While they’ve not been orchestrated to this extent before, such sounds aren’t unusual to this band, who’ve had ‘circus music’ labels thrown at their music plenty in the past; while I don’t dislike it here, I do wonder whether the execution isn’t as compelling, or if some of the band’s wackiness is losing its appeal over time. Both “Slow Paranoia” and “Psychomanteum” do struggle for memorability in parts due to the cacophonic overwriting, and aspects of the theatricality feel overly cheesy. That said, I do enjoy both songs overall, each of them broadly fitting the mould for a classic Between The Buried And Me song. There’s plenty of fierce extremity, with some strong riffing, and the tracks at their best can deliver great moments, whether it be moving atmospheric sections, compelling solos, striking instrumental pyrotechnics, or the real memorable and impassioned vocal phrases in the final couple of minutes of “Slow Paranoia”.
While these songs feel very on brand for BTBAM, the final two are rather less so, but I actually rather enjoy each of them. The title track is a far catchier and more poppy, for lack of a better word, song than the band have ever dabbled with before, and while Tommy Rogers’ vocals aren’t perfect for this sound (there’s a few iffy moments on that front across the album, including the first few lines of the record), I find it quite endearing. Both this song and closer “Beautifully Human” are clean-only; the latter is a radical change from most closing songs from the band, but its understated emotionality makes for a satisfying conclusion to the record.

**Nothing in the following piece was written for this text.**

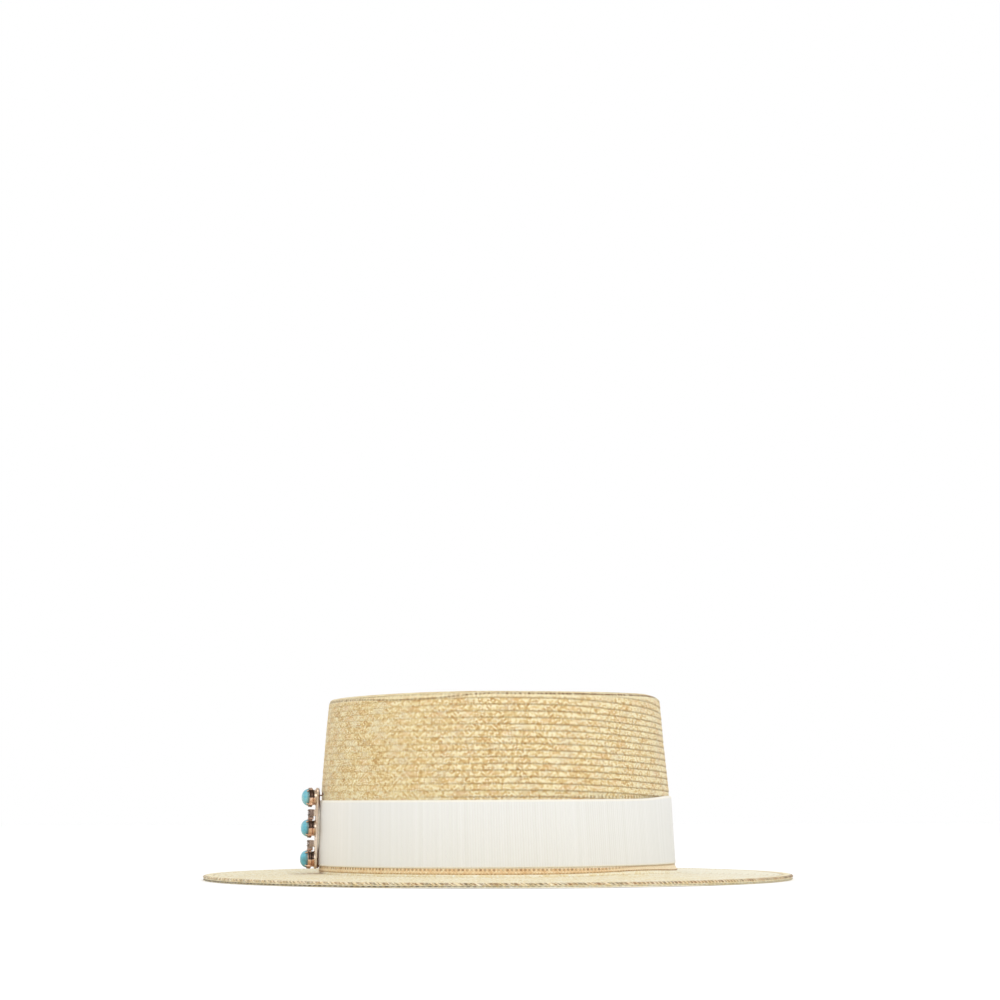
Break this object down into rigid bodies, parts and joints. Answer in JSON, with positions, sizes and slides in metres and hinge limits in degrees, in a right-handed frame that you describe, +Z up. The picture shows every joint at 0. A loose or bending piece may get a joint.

Following the old cliché for many a musician, Paul Waggoner ranked this new release as his favourite by the band. While I would strongly argue to the contrary, I do ultimately find it to be a positive addition to the band’s catalogue, its flaws not detracting from an overall level of enjoyment. Still, much like The Blue Nowhere did to Colors II, I hope that their next effort also frames this release as an aberration rather than the beginning of a trend.